Kemungkinan kedua: Hompimpah

Hujan deras terus berlangsung. Tak kunjung reda. Mulai rabu sore setelah penghitungan di TPS-TPS selesai. Banjir besar melanda. Air bah. Bah bah bah. Hingga kartu suara yang telah dihitung terendam, luntur dan rusak, sobek. Orang-orang tidak percaya dengan rekap digital.

Petahana ingin melanjutkan kekuasaan tapi ditentang habis-habisan oleh penantang. KPU menyarankan Pemilu ulang tapi modal telah habis. Pertikaian terjadi. Masing-masing menyadari mereka telah lelah tapi sangat sadar tidak mau menyerahkan kekuasaan. Lalu Rocky Gerung, dengan kecerdasannya yang paripurna, mengusulkan untuk hompimpah. Lucunya, kubu petahana dan penantang setuju. Masing-masing setuju. DPR sama sekali tidak memprotes. KPU lebih senang lagi sebab mereka tidak perlu menguras banyak tenaga.
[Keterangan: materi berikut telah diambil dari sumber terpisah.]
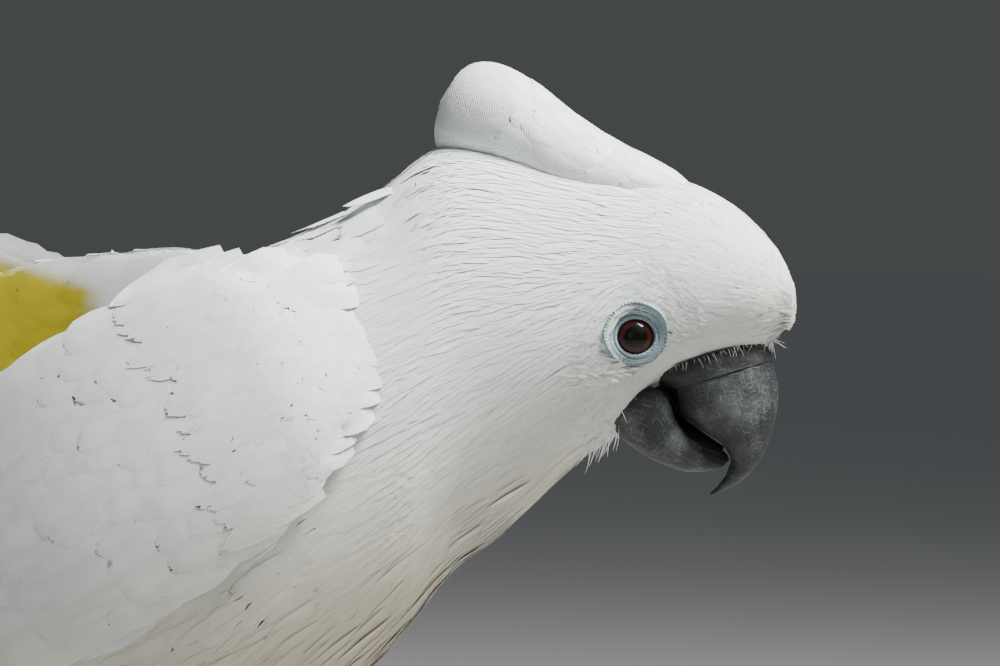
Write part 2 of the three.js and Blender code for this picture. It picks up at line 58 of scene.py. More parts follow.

Sayangnya, muncul pertikaian baru. Masing-masing kubu tidak ada yang setuju model hompimpah mana yang akan dipakai. Ala nusantara, gunting-batu-kertas, atau undian ala-ala Arab jahiliah.

 

Kemungkinan ketiga: Akur

Menyadari kedatangan bulan Ramadan tidak baik menjalani puasa dengan permusuhan. Tiba-tiba, tanpa sepengetahuan KPU dan Bawaslu, muncul sosok yang berhasil mempersatukan capres cawapres petahana dan penantang ini. Plus ketua pemenangan masing-masing kubu. Mereka dipertemukan dalam satu ruang. Penuh canda dan tawa. Akrab sekali. Penuh permaafan dan kekeluargaan. Yang terjadi kemarin-kemarin itu hanya permainan. Seperti kata kitab suci: dunia ini hanyalah sekedar permainan.

Yang utama adalah persaudaraan. Satu bangsa yang seharusnya mesra. Dan orang-orang ini tulus adanya. Pun sosok yang mempertemukan mereka. Barangkali ia terinspirasi KH Ma’ruf Amin yang kharisma relijinya tampak bercahaya atau barisan Sandi yang selama ini terlihat sangat islami.

Tidak ada lagi cebong dan kampret. Yang ada adalah Indonesia.

 

Kemungkinan Keempat: Maapan Maapin

Para buzzer itu terinspirasi junjungannya. Lalu mereka mensortir dosa-dosa mereka sendiri. Dosa kepada sesama. Satu persatu mereka menghubungi. Juga dihubungi. Saling bermaaf-maafan. Sebab, tidak mungkin membangun negara dengan pertikaian.

Yang lebih religius lagi orang meminta maaf karena takut dimintai pertanggungjawaban. Di akhirat kelak.

Memaafkan, saling memaafkan, adalah langkah besar. Semacam menjadi digdaya tanpo aji.Kedigdayaan yang tak membutuhkan ajian. Karena kepentingan yang lima tahunan ini sarat dengan intrik, curiga, drama, dan juga kecurangan. Tak hanya keringat yang menetas. Air mata pun tumpah.

 

Semua itu hanya kemungkinan-kemungkinan yang tiba-tiba muncul saat saya keramas tadi pagi. Kenyataannya, ya kita lihat nanti.